Avênhengê köyünün misafirperver kadınları

Coğrafyalarının enfes manzaraları kadar güzel ve büyük yürekli Avênhengê köyü kadınları, bölgeye misafir olanlara sıcak ve samimi yaklaşımları ile farklı hissettiriyorlar. Yaşamı bu kadınlar örüyor ama emekleri görmezden geliniyor.

HİMA RAD

Sinê -  Enfes manzara ve eşsiz doğasıyla dünya harikalar mirası içinde yerini alan Hewrêman Bölgesi’nde dolaşırken bağ ve bahçe işiyle uğraşan ve bizi görünce hemen köz üzerinde hazırlanan çaya davet eden misafirperver bir kadınla karşılaştık. Güler yüzlü oldukları kadar coğrafyasının güzelliği gibi köyün kadınlarının da sevgi dolu yürekleri ile meşhur olduklarını da öğreniyoruz. Çünkü, daha uzaktan kim olduğumuzu, nereden geldiğimizi sormadan sıcak ve samimi karşılandığımız gibi kendimizi oranın bir parçası hissettiriyorlar.

Mêhrîban bahçesindeki köz çayı

Çay içerken hem kendisinin hem de köyünün ismini öğrendik. Avênhengêli Mêhrîban’dan bu sıcak ve samimi karşılamanın sadece bize özel olmadığını anlıyoruz. Çünkü Mêhrîban sürekli bağ ve bahçesinin içinde çalışıyor ve çalışırken de sürekli közlerin üzerinde çay demlikleri kaynar halde duruyor. Bundan kaynaklı da Mêhrîban’ın yolda kim geçiyorsa bu sıcak ve samimi yaklaşımının yanında hoş sohbetini de eksik etmediğini öğreniyoruz. Çay arasını verirken gelen kişi veya kişileri tanıyor, birbirlerinin hal ve hatırlarını soruyorlar, sonra misafirler kendi yoluna giderken Mêhrîban da bahçe işlerine kaldığı yerden devam ediyor. Aynı şekilde bizi de görür görmez yanına çağırarak o güzel köz üzerindeki çayını ısmarlayarak bizi misafir etti. 

Köy kadınlarının hoş sohbetleri

Güzel çay ve hoş sohbetinden sonra Mêhrîban’ın yanından kalkarak köyün içine girdik. Köyün içinde gezerken Mêhrîban kadar güler yüzlü, sıcak ve samimi bir şekilde karşılayan birkaç kadın ile daha karşılaştık. Bu güler yüzlü ve hoş sohbetin sadece Mêhrîban’a özgü olmadığını anladık. Sanki yıllardır bu köyde yaşıyor ve onların bir komşusu gibi hissettik. Onların anlılarını, hayatlarından unutamadıkları anları dinledik.

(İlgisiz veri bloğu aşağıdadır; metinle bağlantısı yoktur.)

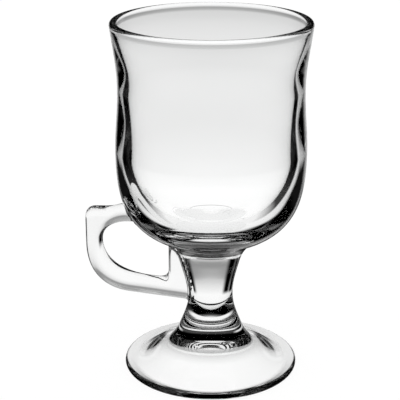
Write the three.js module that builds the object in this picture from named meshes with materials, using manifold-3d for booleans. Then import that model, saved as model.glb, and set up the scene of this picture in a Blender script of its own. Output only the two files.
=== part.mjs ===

Özellikle uzun bir zaman köyde yaşamlarını sürdüren Avênheng köyünün kadınları, hem hayvancılık yaptıklarını, hem ekin ektiklerini, hem ev işleri ile uğraştıklarını ve hem de çocuklara baktıklarını anlatırken yaşadıkları zorlukları esprilerle süslüyorlar. Çekilen acılar ve onca emeğe rağmen hala hak ettikleri değeri görmüyorlar. 

“Çocuklarımın geleceği için gece gündüz çalışıyorum”

Kadınlardan biri yaşadıkları zorlukları şu sözlerle anlatıyor:

“O dönemler her ne kadar yaşam zorlukları ve yaşam koşullarından kaynaklı geçinemiyorsak da benim 9 çocuğum vardı, buna rağmen hem tarım hem de hayvancılık yapıyordum. Tüm bu zorluklara rağmen erkekler yaptığımız işten memnun kalmıyor, değer vermiyorlardı. Bazen akşamları eve geliyorlardı misafirlerin yanında bile hakaret edip dövüyorlardı. Ne bize ne de misafirlere saygıları yoktu.”

“Ben hem tarım yapıyorum hem de hayvan besliyorum”

Köyün ekmek pişirenlerinden Sumeye ise yaptığı işleri anlatırken “Eşimle birlikte yaşıyorum. Tarım işi çok zordur ama biz burada ekin işiyle uğraşıyoruz. Sadece tarımla değil aynı zamanda hayvancılık da yapıyoruz. Çünkü yaşam şartları çok zor, gece ve gündüz çalışıyoruz, ancak biraz bu geçinememe yükünü hafifletebiliyoruz” dedi.